Without altering anything, output the material below.
--- Begin INFORMATION PROVIDED ---
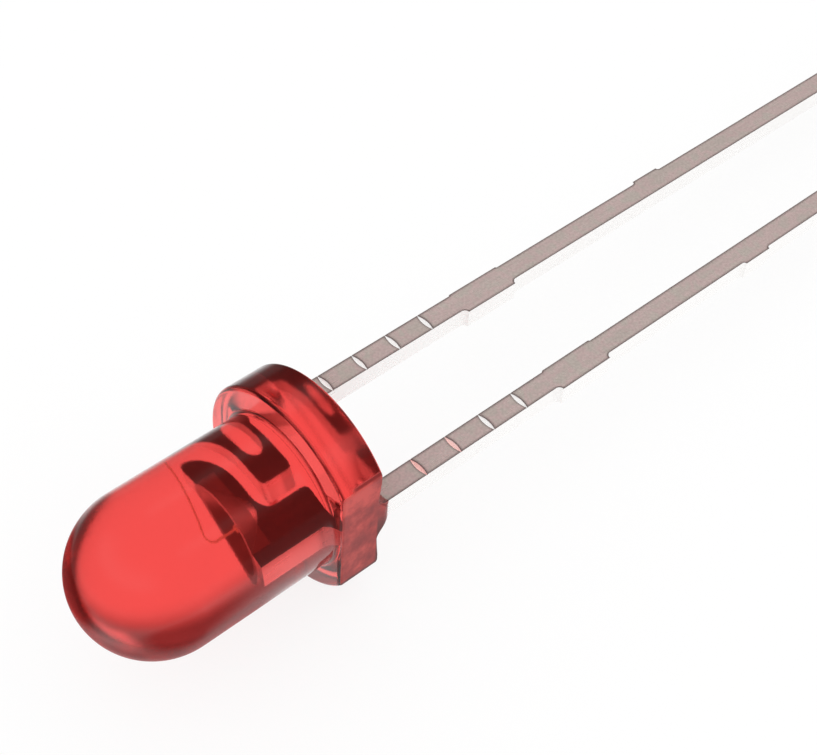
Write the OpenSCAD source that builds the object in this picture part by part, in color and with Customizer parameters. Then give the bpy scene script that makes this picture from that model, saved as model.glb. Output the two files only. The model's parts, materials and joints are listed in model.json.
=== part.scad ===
// Through-hole LED, 3 mm round type, with a flange and a tinted clear epoxy body, lying loose on its side.
//
// Each piece is drawn upright, in millimetres. z = 0 is the plane of the flange's back rim, which seats on a
// board. The dome is on +Z and the leads hang down to -Z. Both leads lie in the XZ plane, and the cathode and
// the flange's flat are on +X. lying() then lays the whole LED down as a loose one comes to rest, on the
// flange's back rim and on the tips of its two unequal leads. The origin stays at the centre of that rim.

/* [Epoxy body] */
// Diameter of the barrel, and of the dome that closes it
body_d = 3.0; // [2.9:0.05:3.2]
// Height from the flange's back face to the tip of the dome
body_h = 5.1; // [4.8:0.1:6]
// Diameter of the flange
flange_d = 4.0; // [3.8:0.05:4.2]
// Thickness of the flange
flange_h = 0.9; // [0.8:0.05:1.1]
// Distance from the axis to the flat that marks the cathode
flat_x = 1.6; // [1.58:0.01:1.7]
// Radius of the fillet where the barrel rises from the flange
root_r = 0.08; // [0.04:0.01:0.12]
// Depth of the hollow that the resin's meniscus leaves in the back face
dish_h = 0.20; // [0.06:0.01:0.24]
// Radius of that hollow, inside the flat rim that the LED is seated on
dish_r = 1.88; // [1.8:0.01:1.89]
// How far the resin crept along each lead as it was cast
creep_h = 0.24; // [0.16:0.02:0.4]
// Radius of that collar of resin inside the hollow
creep_root_r = 0.60; // [0.5:0.01:0.65]
// Radius of the collar at its tip
creep_tip_r = 0.32; // [0.31:0.01:0.4]

/* [Leads] */
// Distance between the centre lines of the leads
lead_pitch = 2.54; // [2.5:0.01:2.6]
// Width of a lead, across the plane that both leads lie in
lead_w = 0.45; // [0.4:0.01:0.5]
// Thickness of the stamped sheet
sheet_t = 0.40; // [0.35:0.01:0.45]
// Length of the cathode below the flange
cathode_l = 25.4; // [14:0.1:28]
// How much longer the anode is
anode_extra = 1.27; // [1:0.01:2]

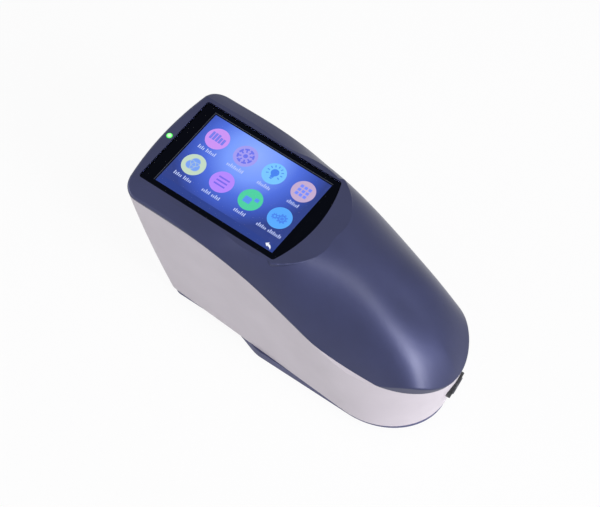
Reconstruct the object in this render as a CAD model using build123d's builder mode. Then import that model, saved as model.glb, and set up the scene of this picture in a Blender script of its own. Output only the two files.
--- End INFORMATION PROVIDED ---
▶ [RESULT OF THE TASK]:
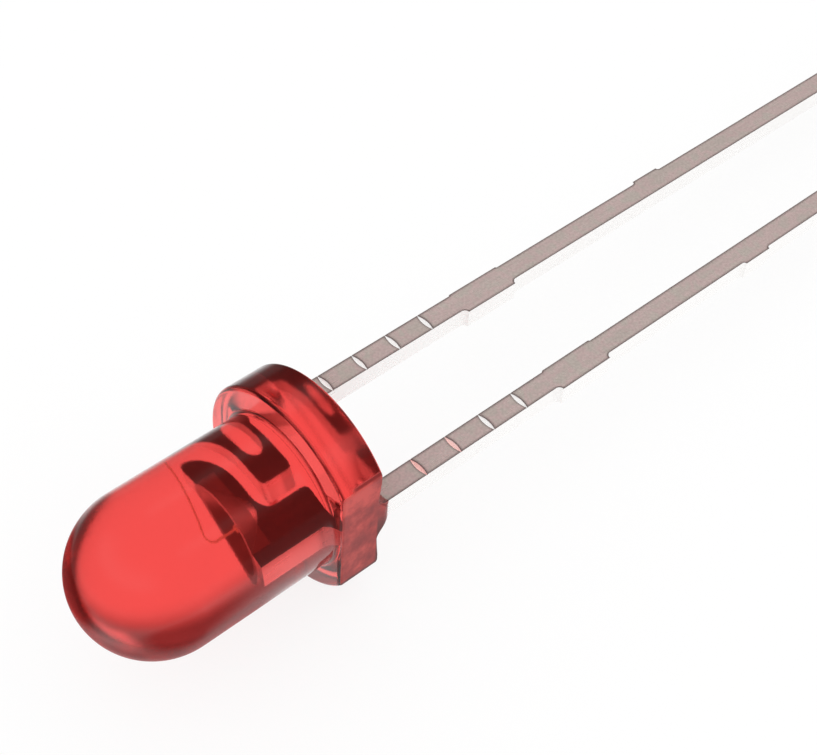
Write the OpenSCAD source that builds the object in this picture part by part, in color and with Customizer parameters. Then give the bpy scene script that makes this picture from that model, saved as model.glb. Output the two files only. The model's parts, materials and joints are listed in model.json.
=== part.scad ===
// Through-hole LED, 3 mm round type, with a flange and a tinted clear epoxy body, lying loose on its side.
//
// Each piece is drawn upright, in millimetres. z = 0 is the plane of the flange's back rim, which seats on a
// board. The dome is on +Z and the leads hang down to -Z. Both leads lie in the XZ plane, and the cathode and
// the flange's flat are on +X. lying() then lays the whole LED down as a loose one comes to rest, on the
// flange's back rim and on the tips of its two unequal leads. The origin stays at the centre of that rim.

/* [Epoxy body] */
// Diameter of the barrel, and of the dome that closes it
body_d = 3.0; // [2.9:0.05:3.2]
// Height from the flange's back face to the tip of the dome
body_h = 5.1; // [4.8:0.1:6]
// Diameter of the flange
flange_d = 4.0; // [3.8:0.05:4.2]
// Thickness of the flange
flange_h = 0.9; // [0.8:0.05:1.1]
// Distance from the axis to the flat that marks the cathode
flat_x = 1.6; // [1.58:0.01:1.7]
// Radius of the fillet where the barrel rises from the flange
root_r = 0.08; // [0.04:0.01:0.12]
// Depth of the hollow that the resin's meniscus leaves in the back face
dish_h = 0.20; // [0.06:0.01:0.24]
// Radius of that hollow, inside the flat rim that the LED is seated on
dish_r = 1.88; // [1.8:0.01:1.89]
// How far the resin crept along each lead as it was cast
creep_h = 0.24; // [0.16:0.02:0.4]
// Radius of that collar of resin inside the hollow
creep_root_r = 0.60; // [0.5:0.01:0.65]
// Radius of the collar at its tip
creep_tip_r = 0.32; // [0.31:0.01:0.4]

/* [Leads] */
// Distance between the centre lines of the leads
lead_pitch = 2.54; // [2.5:0.01:2.6]
// Width of a lead, across the plane that both leads lie in
lead_w = 0.45; // [0.4:0.01:0.5]
// Thickness of the stamped sheet
sheet_t = 0.40; // [0.35:0.01:0.45]
// Length of the cathode below the flange
cathode_l = 25.4; // [14:0.1:28]
// How much longer the anode is
anode_extra = 1.27; // [1:0.01:2]

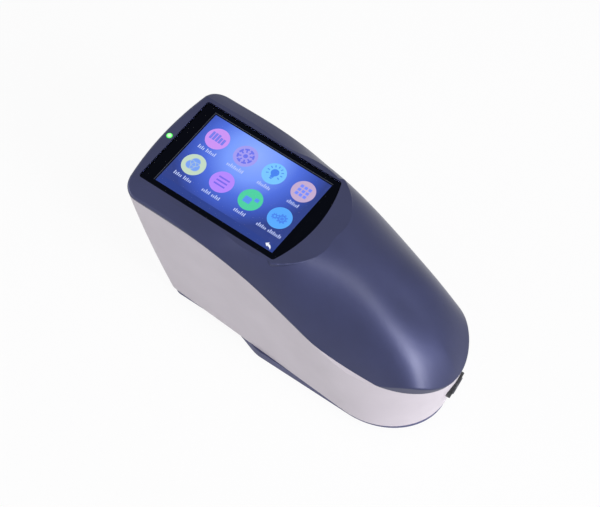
Reconstruct the object in this render as a CAD model using build123d's builder mode. Then import that model, saved as model.glb, and set up the scene of this picture in a Blender script of its own. Output only the two files.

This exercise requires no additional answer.